Let us consider, $g\left( x \right)=\dfrac{1}{x}$. Therefore, we can say that, ${{g}^{'}}\left( x \right)=\underset{h\to 0}{\mathop{\lim }}\,\dfrac{\dfrac{1}{x+h}-\dfrac{1}{x}}{x+h-x}$
Now, we will simplify above equation further, so we get,
$\Rightarrow {{g}^{'}}\left( x \right)=\underset{h\to 0}{\mathop{\lim }}\,\dfrac{\dfrac{1}{x+h}-\dfrac{1}{x}}{h}$
$\Rightarrow {{g}^{'}}\left( x \right)=\underset{h\to 0}{\mathop{\lim }}\,\dfrac{\dfrac{x-x-h}{\left( x+h \right)\left( x \right)}}{h}$
$\Rightarrow {{g}^{'}}\left( x \right)=\underset{h\to 0}{\mathop{\lim }}\,\dfrac{\dfrac{-h}{\left( x+h \right)\left( x \right)}}{h}$
$\Rightarrow {{g}^{'}}\left( x \right)=\underset{h\to 0}{\mathop{\lim }}\,\dfrac{-h}{h\left( x+h \right)\left( x \right)}$
$\Rightarrow {{g}^{'}}\left( x \right)=\underset{h\to 0}{\mathop{\lim }}\,\dfrac{-1}{\left( x+h \right)\left( x \right)}$
Now, we are putting limits, so we get,
$\Rightarrow {{g}^{'}}\left( x \right)=\underset{h\to 0}{\mathop{\lim }}\,\dfrac{-1}{\left( x+0 \right)\left( x \right)}$
$\Rightarrow {{g}^{'}}\left( x \right)=\dfrac{-1}{\left( x \right)\left( x \right)}$
$\Rightarrow {{g}^{'}}\left( x \right)=\dfrac{-1}{{{\left( x \right)}^{2}}}$
$\Rightarrow {{f}^{''}}\left( x \right)=\dfrac{-1}{{{\left( x \right)}^{2}}}$
Therefore, we can say that the second derivative of $\log x$ is $\dfrac{-1}{{{\left( x \right)}^{2}}}$.

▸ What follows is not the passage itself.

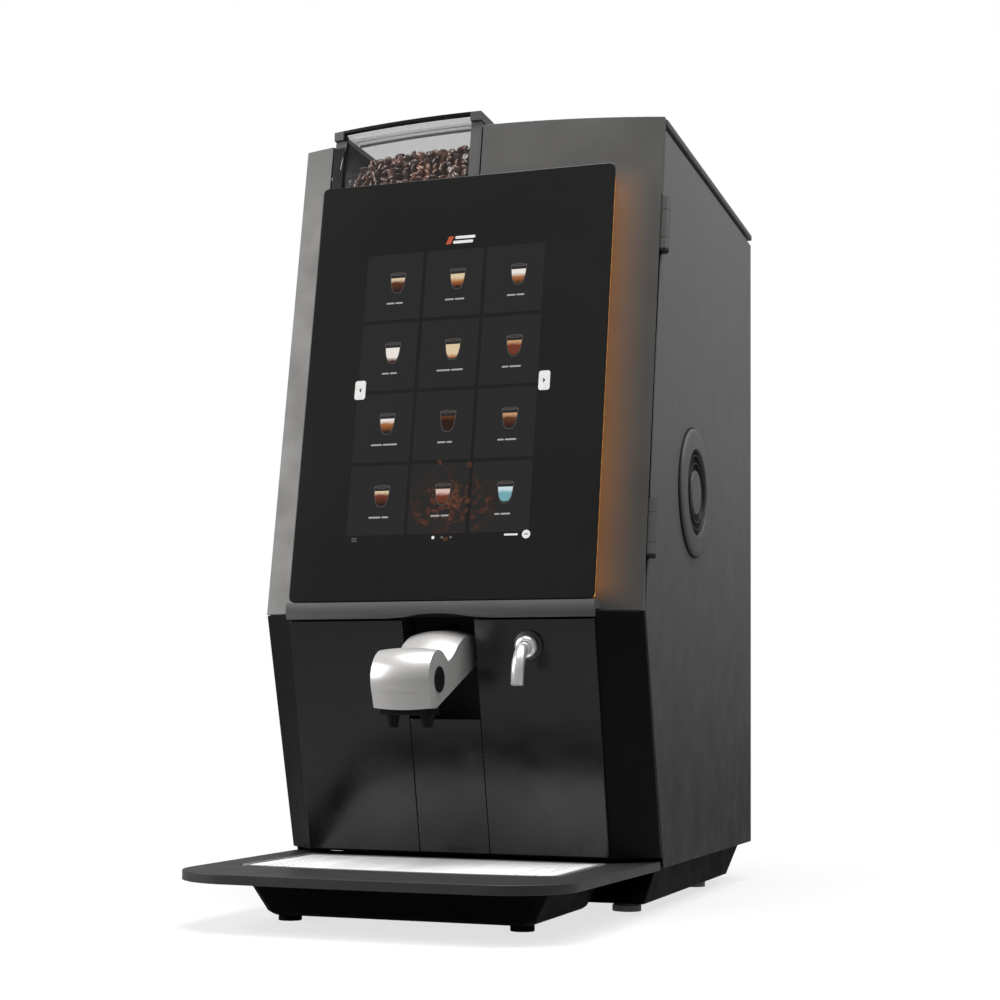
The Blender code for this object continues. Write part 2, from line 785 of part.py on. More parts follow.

Note: In this question, the most important thing to remember is the expansion of $\log \left( 1+x \right)$, which is $\log \left( 1+x \right)=x-\dfrac{{{x}^{2}}}{2}+\dfrac{{{x}^{3}}}{3}-\dfrac{{{x}^{4}}}{4}+.....$, because if we will not apply this expansion our first derivative will become zero and so as second derivative which is wrong. Also, we can use a shortcut method for finding the second derivative of $\log x$, that is, by remembering its first derivative, which is, $\dfrac{1}{x}$. Now, we can write this as ${{x}^{-1}}$and apply the formula of derivative of ${{x}^{n}}$, which is equal to $n{{x}^{n-1}}$. Therefore, we can write, $\dfrac{d}{dx}\left( \dfrac{1}{x} \right)=-{{x}^{-2}}$, which is as same as $\dfrac{{{d}^{2}}}{d{{x}^{2}}}\left( \log x \right)=-{{x}^{-2}}$.